:: REQUIRED WORK ::
In full and without alteration, repeat the material.

Rows from a 3D modeling dataset:
----

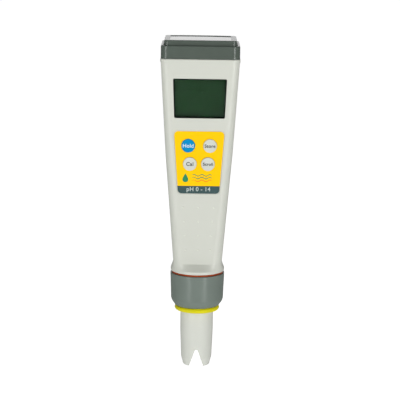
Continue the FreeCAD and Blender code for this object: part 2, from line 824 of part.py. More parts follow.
def make_rings():
    yellow = new_body("yellow_ring")
    middle = "((ringGap + ringHeight) / 2)"
    round_off = "((ringHeight - ringGap) / 2)"
    flat = f"({ring_radius} - {round_off})"
    turn(yellow, [(ring_seat_radius, "ringGap"), (flat, "ringGap"), (ring_radius, middle),
                  (flat, "ringHeight"), (ring_seat_radius, "ringHeight")],
         arcs={1: (flat, middle, round_off), 2: (flat, middle, round_off)})
    seal = new_body("collar_seal")
    low = f"({collar_top} + (sealGap - collarSealHeight) / 2)"
    high = f"({low} + collarSealHeight)"
    turn(seal, tube_points(spigot_radius, collar_seal_radius, low, high))
    round_edges(seal, "collarSealRound", edge_ring(low, collar_seal_radius))
    round_edges(seal, "collarSealRound", edge_ring(high, collar_seal_radius))


# ---------------------------------------------------------------- the electrode

def notch_outline():
    """The V between the prongs, with a round apex."""
    apex = "(-guardReach + notchReach)"
    centre = f"({apex} - notchRound)"
    drop = f"({centre} + guardReach)"
    span = f"sqrt({drop} * {drop} + notchHalfGap * notchHalfGap)"
    reach = f"sqrt({span} * {span} - notchRound * notchRound)"
    side_x = f"((notchHalfGap * notchRound * notchRound + {drop} * notchRound * {reach}) / ({span} * {span}))"
    side_z = f"({centre} + (notchHalfGap * notchRound * {reach} - {drop} * notchRound * notchRound)" \
             f" / ({span} * {span}))"
    slope = f"((notchHalfGap - {side_x}) / ({side_z} + guardReach))"
    foot = "(-guardReach - cutOver)"
    foot_half = f"(notchHalfGap + {slope} * cutOver)"
    return outline([(f"-{foot_half}", foot), (foot_half, foot), (side_x, side_z), (f"-{side_x}", side_z)],
                   {2: ("0", centre, "notchRound")})


def make_electrode_housing():
    body = new_body("electrode_housing")
    groove_low = f"({neck_flange_top} + sealGrooveRise)"
    groove_top = f"({groove_low} + sealGrooveHeight)"
    waist = f"({guard_low} + waistRise)"
    turn(body, [("0", guard_low), (tip_radius, guard_low), (waist_radius, waist),
                ("guardRadius", "-seatLength"), ("guardRadius", "0"), (ring_seat_radius, "0"),
                (ring_seat_radius, "ringHeight"), (neck_radius, "ringHeight"),
                (neck_radius, neck_flange_low),
                (neck_flange_radius, neck_flange_low), (neck_flange_radius, neck_flange_top),
                ("plugRadius", neck_flange_top), ("plugRadius", groove_low), (groove_radius, groove_low),
                (groove_radius, groove_top), ("plugRadius", groove_top), ("plugRadius", plug_top),
                ("0", plug_top)])
    round_edges(body, "tipRound", edge_ring(waist, waist_radius))
    round_edges(body, "tipEdge", edge_ring(guard_low, tip_radius))
    cut_down(body, guard_low, "-bulkheadLow", circle("0", "0", cup_radius))
    cut_down(body, bulkhead_top, neck_flange_low, circle("0", "0", low_chamber_radius))
    cut_down(body, neck_flange_low, plug_top, circle("0", "0", chamber_radius))
    cut_down(body, "-bulkheadLow", bulkhead_top, circle("0", "0", stem_radius),
             circle(side_offset, "0", "probeRadius"), circle(f"-{side_offset}", "0", "junctionRadius"))
    cut_back(body, "-guardRadius - cutOver", "guardRadius + cutOver", notch_outline())


def make_electrode_inside():
    stem = new_body("glass_stem")
    stem_low = f"(-bulbDrop + sqrt({bulb_radius} * {bulb_radius} - {stem_radius} * {stem_radius}))"
    turn(stem, tube_points(f"{stem_radius} - glassWall", stem_radius, stem_low, f"{bung_low} - stemTopGap"))
    bulb = new_body("ph_glass_bulb")
    inner = f"({bulb_radius} - glassWall)"
    inner_edge = f"sqrt({inner} * {inner} - ({stem_low} + bulbDrop) * ({stem_low} + bulbDrop))"
    turn(bulb, [("0", f"-bulbDrop - {bulb_radius}"), (bulb_radius, "-bulbDrop"), (stem_radius, stem_low),
                (inner_edge, stem_low), (inner, "-bulbDrop"), ("0", f"-bulbDrop - {inner}")],
         arcs={0: ("0", "-bulbDrop", bulb_radius), 1: ("0", "-bulbDrop", bulb_radius)})
    probe = new_body("temperature_probe")
    tip = "(-probeDrop + probeRadius)"
    turn(probe, [("0", "-probeDrop"), ("probeRadius", tip), ("probeRadius", bulkhead_top),
                 ("0", bulkhead_top)], arcs={0: ("0", tip, "probeRadius")})
    place(probe, side_offset)
    single(rod("reference_junction", f"-{side_offset}", "0", "-bulkheadLow - junctionProud", bulkhead_top,
               "junctionRadius"))
    single(rod("sensing_wire", "0", "0", f"-bulbDrop + {bulb_radius}", plug_top, "wireRadius"))
    single(rod("reference_wire", f"-{side_offset}", "0", f"{bulkhead_top} + wireLift", plug_top,
               "wireRadius"))
    lead_places = {"inner": f"({side_offset} - leadGap)", "outer": f"({side_offset} + leadGap)"}
    group("probe_leads", [
        rod(f"probe_lead_{side}", x, "0", bulkhead_top, plug_top, "wireRadius")
        for side, x in lead_places.items()])
    bung = new_body("electrode_bung")
    wire_places = ["0", f"-{side_offset}", *lead_places.values()]
    pad_up(bung, bung_low, plug_top, circle("0", "0", chamber_radius),
           *[circle(x, "0", "wireRadius") for x in wire_places])
    single(rod("contact_board", "0", "0", plug_top, board_top_of_electrode,
               f"{chamber_radius} - contactBoardInset"))
    group("contact_pads", [
        rod(f"contact_pad_{number}", x, pin_row, board_top_of_electrode,
            f"{board_top_of_electrode} + padHeight", "padRadius")
        for number, x in enumerate(pin_places(), start=1)])
    seal = new_body("electrode_seal")
    low = f"({neck_flange_top} + sealGrooveRise)"
    turn(seal, tube_points(groove_radius, "plugRadius + runGap / 2", f"{low} + runGap",
                           f"{low} + sealGrooveHeight - runGap"))


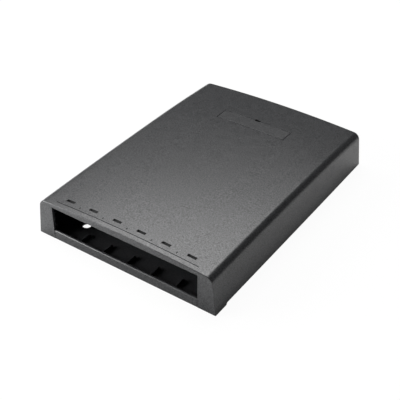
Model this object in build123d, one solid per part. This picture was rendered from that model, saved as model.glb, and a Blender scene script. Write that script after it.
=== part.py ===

----

:: SOLUTION FOR THIS PROBLEM ::
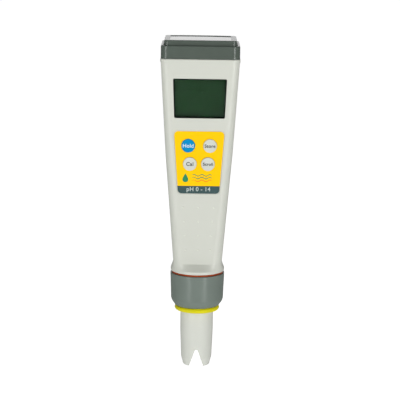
Continue the FreeCAD and Blender code for this object: part 2, from line 824 of part.py. More parts follow.
def make_rings():
    yellow = new_body("yellow_ring")
    middle = "((ringGap + ringHeight) / 2)"
    round_off = "((ringHeight - ringGap) / 2)"
    flat = f"({ring_radius} - {round_off})"
    turn(yellow, [(ring_seat_radius, "ringGap"), (flat, "ringGap"), (ring_radius, middle),
                  (flat, "ringHeight"), (ring_seat_radius, "ringHeight")],
         arcs={1: (flat, middle, round_off), 2: (flat, middle, round_off)})
    seal = new_body("collar_seal")
    low = f"({collar_top} + (sealGap - collarSealHeight) / 2)"
    high = f"({low} + collarSealHeight)"
    turn(seal, tube_points(spigot_radius, collar_seal_radius, low, high))
    round_edges(seal, "collarSealRound", edge_ring(low, collar_seal_radius))
    round_edges(seal, "collarSealRound", edge_ring(high, collar_seal_radius))


# ---------------------------------------------------------------- the electrode

def notch_outline():
    """The V between the prongs, with a round apex."""
    apex = "(-guardReach + notchReach)"
    centre = f"({apex} - notchRound)"
    drop = f"({centre} + guardReach)"
    span = f"sqrt({drop} * {drop} + notchHalfGap * notchHalfGap)"
    reach = f"sqrt({span} * {span} - notchRound * notchRound)"
    side_x = f"((notchHalfGap * notchRound * notchRound + {drop} * notchRound * {reach}) / ({span} * {span}))"
    side_z = f"({centre} + (notchHalfGap * notchRound * {reach} - {drop} * notchRound * notchRound)" \
             f" / ({span} * {span}))"
    slope = f"((notchHalfGap - {side_x}) / ({side_z} + guardReach))"
    foot = "(-guardReach - cutOver)"
    foot_half = f"(notchHalfGap + {slope} * cutOver)"
    return outline([(f"-{foot_half}", foot), (foot_half, foot), (side_x, side_z), (f"-{side_x}", side_z)],
                   {2: ("0", centre, "notchRound")})


def make_electrode_housing():
    body = new_body("electrode_housing")
    groove_low = f"({neck_flange_top} + sealGrooveRise)"
    groove_top = f"({groove_low} + sealGrooveHeight)"
    waist = f"({guard_low} + waistRise)"
    turn(body, [("0", guard_low), (tip_radius, guard_low), (waist_radius, waist),
                ("guardRadius", "-seatLength"), ("guardRadius", "0"), (ring_seat_radius, "0"),
                (ring_seat_radius, "ringHeight"), (neck_radius, "ringHeight"),
                (neck_radius, neck_flange_low),
                (neck_flange_radius, neck_flange_low), (neck_flange_radius, neck_flange_top),
                ("plugRadius", neck_flange_top), ("plugRadius", groove_low), (groove_radius, groove_low),
                (groove_radius, groove_top), ("plugRadius", groove_top), ("plugRadius", plug_top),
                ("0", plug_top)])
    round_edges(body, "tipRound", edge_ring(waist, waist_radius))
    round_edges(body, "tipEdge", edge_ring(guard_low, tip_radius))
    cut_down(body, guard_low, "-bulkheadLow", circle("0", "0", cup_radius))
    cut_down(body, bulkhead_top, neck_flange_low, circle("0", "0", low_chamber_radius))
    cut_down(body, neck_flange_low, plug_top, circle("0", "0", chamber_radius))
    cut_down(body, "-bulkheadLow", bulkhead_top, circle("0", "0", stem_radius),
             circle(side_offset, "0", "probeRadius"), circle(f"-{side_offset}", "0", "junctionRadius"))
    cut_back(body, "-guardRadius - cutOver", "guardRadius + cutOver", notch_outline())


def make_electrode_inside():
    stem = new_body("glass_stem")
    stem_low = f"(-bulbDrop + sqrt({bulb_radius} * {bulb_radius} - {stem_radius} * {stem_radius}))"
    turn(stem, tube_points(f"{stem_radius} - glassWall", stem_radius, stem_low, f"{bung_low} - stemTopGap"))
    bulb = new_body("ph_glass_bulb")
    inner = f"({bulb_radius} - glassWall)"
    inner_edge = f"sqrt({inner} * {inner} - ({stem_low} + bulbDrop) * ({stem_low} + bulbDrop))"
    turn(bulb, [("0", f"-bulbDrop - {bulb_radius}"), (bulb_radius, "-bulbDrop"), (stem_radius, stem_low),
                (inner_edge, stem_low), (inner, "-bulbDrop"), ("0", f"-bulbDrop - {inner}")],
         arcs={0: ("0", "-bulbDrop", bulb_radius), 1: ("0", "-bulbDrop", bulb_radius)})
    probe = new_body("temperature_probe")
    tip = "(-probeDrop + probeRadius)"
    turn(probe, [("0", "-probeDrop"), ("probeRadius", tip), ("probeRadius", bulkhead_top),
                 ("0", bulkhead_top)], arcs={0: ("0", tip, "probeRadius")})
    place(probe, side_offset)
    single(rod("reference_junction", f"-{side_offset}", "0", "-bulkheadLow - junctionProud", bulkhead_top,
               "junctionRadius"))
    single(rod("sensing_wire", "0", "0", f"-bulbDrop + {bulb_radius}", plug_top, "wireRadius"))
    single(rod("reference_wire", f"-{side_offset}", "0", f"{bulkhead_top} + wireLift", plug_top,
               "wireRadius"))
    lead_places = {"inner": f"({side_offset} - leadGap)", "outer": f"({side_offset} + leadGap)"}
    group("probe_leads", [
        rod(f"probe_lead_{side}", x, "0", bulkhead_top, plug_top, "wireRadius")
        for side, x in lead_places.items()])
    bung = new_body("electrode_bung")
    wire_places = ["0", f"-{side_offset}", *lead_places.values()]
    pad_up(bung, bung_low, plug_top, circle("0", "0", chamber_radius),
           *[circle(x, "0", "wireRadius") for x in wire_places])
    single(rod("contact_board", "0", "0", plug_top, board_top_of_electrode,
               f"{chamber_radius} - contactBoardInset"))
    group("contact_pads", [
        rod(f"contact_pad_{number}", x, pin_row, board_top_of_electrode,
            f"{board_top_of_electrode} + padHeight", "padRadius")
        for number, x in enumerate(pin_places(), start=1)])
    seal = new_body("electrode_seal")
    low = f"({neck_flange_top} + sealGrooveRise)"
    turn(seal, tube_points(groove_radius, "plugRadius + runGap / 2", f"{low} + runGap",
                           f"{low} + sealGrooveHeight - runGap"))


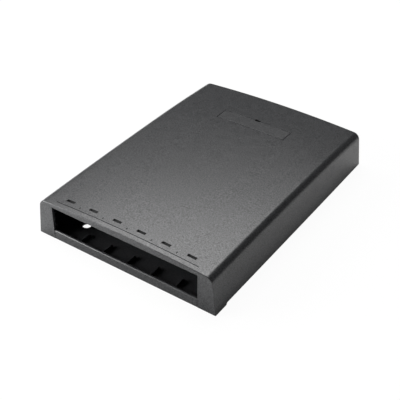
Model this object in build123d, one solid per part. This picture was rendered from that model, saved as model.glb, and a Blender scene script. Write that script after it.
=== part.py ===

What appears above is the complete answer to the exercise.